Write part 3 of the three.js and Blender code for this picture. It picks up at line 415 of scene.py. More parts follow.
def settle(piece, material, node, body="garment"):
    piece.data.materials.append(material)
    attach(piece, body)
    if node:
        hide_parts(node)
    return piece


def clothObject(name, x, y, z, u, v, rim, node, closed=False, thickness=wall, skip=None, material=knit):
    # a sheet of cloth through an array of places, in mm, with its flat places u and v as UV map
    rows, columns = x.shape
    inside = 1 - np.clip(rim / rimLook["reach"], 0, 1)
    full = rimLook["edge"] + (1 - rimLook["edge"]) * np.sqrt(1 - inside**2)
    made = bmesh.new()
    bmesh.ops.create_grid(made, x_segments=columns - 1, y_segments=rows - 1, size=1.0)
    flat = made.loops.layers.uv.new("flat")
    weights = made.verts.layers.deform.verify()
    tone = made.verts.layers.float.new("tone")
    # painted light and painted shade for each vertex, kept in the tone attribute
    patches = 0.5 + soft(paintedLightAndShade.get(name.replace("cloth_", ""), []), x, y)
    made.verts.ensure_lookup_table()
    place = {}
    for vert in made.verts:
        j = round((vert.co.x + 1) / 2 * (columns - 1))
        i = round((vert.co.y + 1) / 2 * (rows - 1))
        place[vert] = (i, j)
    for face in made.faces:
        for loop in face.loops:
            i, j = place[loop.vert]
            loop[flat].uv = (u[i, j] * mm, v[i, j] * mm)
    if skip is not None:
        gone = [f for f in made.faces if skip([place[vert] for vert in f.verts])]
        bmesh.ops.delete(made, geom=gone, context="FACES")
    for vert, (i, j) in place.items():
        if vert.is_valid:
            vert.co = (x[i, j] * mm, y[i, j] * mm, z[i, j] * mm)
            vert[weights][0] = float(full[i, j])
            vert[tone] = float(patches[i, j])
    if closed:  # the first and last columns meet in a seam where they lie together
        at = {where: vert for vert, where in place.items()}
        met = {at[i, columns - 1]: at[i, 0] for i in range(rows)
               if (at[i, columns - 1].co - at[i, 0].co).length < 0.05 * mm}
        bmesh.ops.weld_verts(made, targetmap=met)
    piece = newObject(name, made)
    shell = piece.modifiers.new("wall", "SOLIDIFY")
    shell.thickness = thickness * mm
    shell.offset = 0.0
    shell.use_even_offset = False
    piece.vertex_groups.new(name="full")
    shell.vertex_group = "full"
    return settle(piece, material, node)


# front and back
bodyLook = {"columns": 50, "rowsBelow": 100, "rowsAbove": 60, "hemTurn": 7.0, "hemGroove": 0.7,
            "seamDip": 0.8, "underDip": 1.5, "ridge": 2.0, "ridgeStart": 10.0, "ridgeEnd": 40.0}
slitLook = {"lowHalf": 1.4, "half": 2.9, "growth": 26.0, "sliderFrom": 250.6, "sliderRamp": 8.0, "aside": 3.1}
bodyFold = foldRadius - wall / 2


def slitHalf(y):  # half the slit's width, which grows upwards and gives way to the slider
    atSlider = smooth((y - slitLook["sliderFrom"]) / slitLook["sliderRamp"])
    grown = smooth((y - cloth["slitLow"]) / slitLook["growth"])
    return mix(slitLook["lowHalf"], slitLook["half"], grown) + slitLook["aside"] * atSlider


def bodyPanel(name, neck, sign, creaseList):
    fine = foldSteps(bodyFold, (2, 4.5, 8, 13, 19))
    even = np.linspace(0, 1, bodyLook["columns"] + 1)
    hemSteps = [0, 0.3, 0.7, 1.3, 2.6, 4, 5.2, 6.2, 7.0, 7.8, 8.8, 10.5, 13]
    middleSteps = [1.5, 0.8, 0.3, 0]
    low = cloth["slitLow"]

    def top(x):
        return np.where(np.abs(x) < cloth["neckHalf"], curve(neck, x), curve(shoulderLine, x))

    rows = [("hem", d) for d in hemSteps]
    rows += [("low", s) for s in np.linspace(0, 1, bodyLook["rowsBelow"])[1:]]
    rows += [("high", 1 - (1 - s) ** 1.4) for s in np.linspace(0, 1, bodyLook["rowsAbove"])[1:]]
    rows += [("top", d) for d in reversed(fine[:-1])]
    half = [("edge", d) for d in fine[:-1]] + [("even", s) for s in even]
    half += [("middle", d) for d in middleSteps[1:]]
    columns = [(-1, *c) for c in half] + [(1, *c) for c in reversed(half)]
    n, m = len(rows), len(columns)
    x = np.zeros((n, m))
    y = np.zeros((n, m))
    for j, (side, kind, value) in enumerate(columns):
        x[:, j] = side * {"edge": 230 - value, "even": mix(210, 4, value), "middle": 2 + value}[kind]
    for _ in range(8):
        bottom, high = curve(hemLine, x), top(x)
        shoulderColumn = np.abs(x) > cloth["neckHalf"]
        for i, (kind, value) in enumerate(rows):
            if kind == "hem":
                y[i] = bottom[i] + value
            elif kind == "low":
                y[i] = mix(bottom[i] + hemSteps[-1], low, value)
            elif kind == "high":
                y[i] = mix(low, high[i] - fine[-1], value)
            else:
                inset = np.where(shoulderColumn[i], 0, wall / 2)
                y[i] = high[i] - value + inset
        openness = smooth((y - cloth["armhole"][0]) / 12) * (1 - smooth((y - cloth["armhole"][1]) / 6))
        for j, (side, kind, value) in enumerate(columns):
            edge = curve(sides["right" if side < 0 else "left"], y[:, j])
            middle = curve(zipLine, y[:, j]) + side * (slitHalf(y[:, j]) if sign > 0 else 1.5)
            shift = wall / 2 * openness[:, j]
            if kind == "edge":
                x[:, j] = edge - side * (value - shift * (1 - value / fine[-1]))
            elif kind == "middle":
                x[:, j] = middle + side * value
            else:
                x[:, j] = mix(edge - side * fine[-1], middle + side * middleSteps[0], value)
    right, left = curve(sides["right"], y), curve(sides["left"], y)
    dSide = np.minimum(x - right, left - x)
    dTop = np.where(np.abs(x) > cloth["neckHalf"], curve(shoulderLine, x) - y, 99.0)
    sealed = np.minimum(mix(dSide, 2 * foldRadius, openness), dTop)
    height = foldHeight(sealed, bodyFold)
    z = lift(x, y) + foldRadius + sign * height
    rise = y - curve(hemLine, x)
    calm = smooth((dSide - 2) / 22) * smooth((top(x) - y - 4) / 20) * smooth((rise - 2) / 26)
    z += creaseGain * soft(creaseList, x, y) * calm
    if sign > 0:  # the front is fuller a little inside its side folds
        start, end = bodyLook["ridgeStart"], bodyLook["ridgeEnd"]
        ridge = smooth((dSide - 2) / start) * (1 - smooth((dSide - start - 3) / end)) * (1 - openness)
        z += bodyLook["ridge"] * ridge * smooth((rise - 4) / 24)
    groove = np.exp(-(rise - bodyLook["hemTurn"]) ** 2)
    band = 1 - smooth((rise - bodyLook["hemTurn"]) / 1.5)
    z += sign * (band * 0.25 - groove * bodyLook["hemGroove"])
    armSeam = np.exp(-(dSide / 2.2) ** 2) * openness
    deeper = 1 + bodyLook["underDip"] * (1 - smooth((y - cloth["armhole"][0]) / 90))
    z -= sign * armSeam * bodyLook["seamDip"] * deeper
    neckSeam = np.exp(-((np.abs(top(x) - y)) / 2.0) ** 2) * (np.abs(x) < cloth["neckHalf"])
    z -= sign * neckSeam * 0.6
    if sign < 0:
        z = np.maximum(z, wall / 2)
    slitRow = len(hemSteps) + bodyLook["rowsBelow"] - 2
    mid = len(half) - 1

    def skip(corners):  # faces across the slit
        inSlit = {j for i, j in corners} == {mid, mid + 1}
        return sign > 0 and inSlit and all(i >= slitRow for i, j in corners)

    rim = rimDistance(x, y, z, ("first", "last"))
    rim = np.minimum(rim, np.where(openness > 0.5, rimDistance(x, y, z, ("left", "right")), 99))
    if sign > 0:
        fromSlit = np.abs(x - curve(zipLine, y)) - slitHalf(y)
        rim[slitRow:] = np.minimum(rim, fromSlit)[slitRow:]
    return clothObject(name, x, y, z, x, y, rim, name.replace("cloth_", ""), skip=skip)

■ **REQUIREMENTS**
Take the lines above from the first through the one containing "return piece" and reproduce them exactly; include nothing else.

■ **EXERCISE ANSWER**
Write part 3 of the three.js and Blender code for this picture. It picks up at line 415 of scene.py. More parts follow.
def settle(piece, material, node, body="garment"):
    piece.data.materials.append(material)
    attach(piece, body)
    if node:
        hide_parts(node)
    return piece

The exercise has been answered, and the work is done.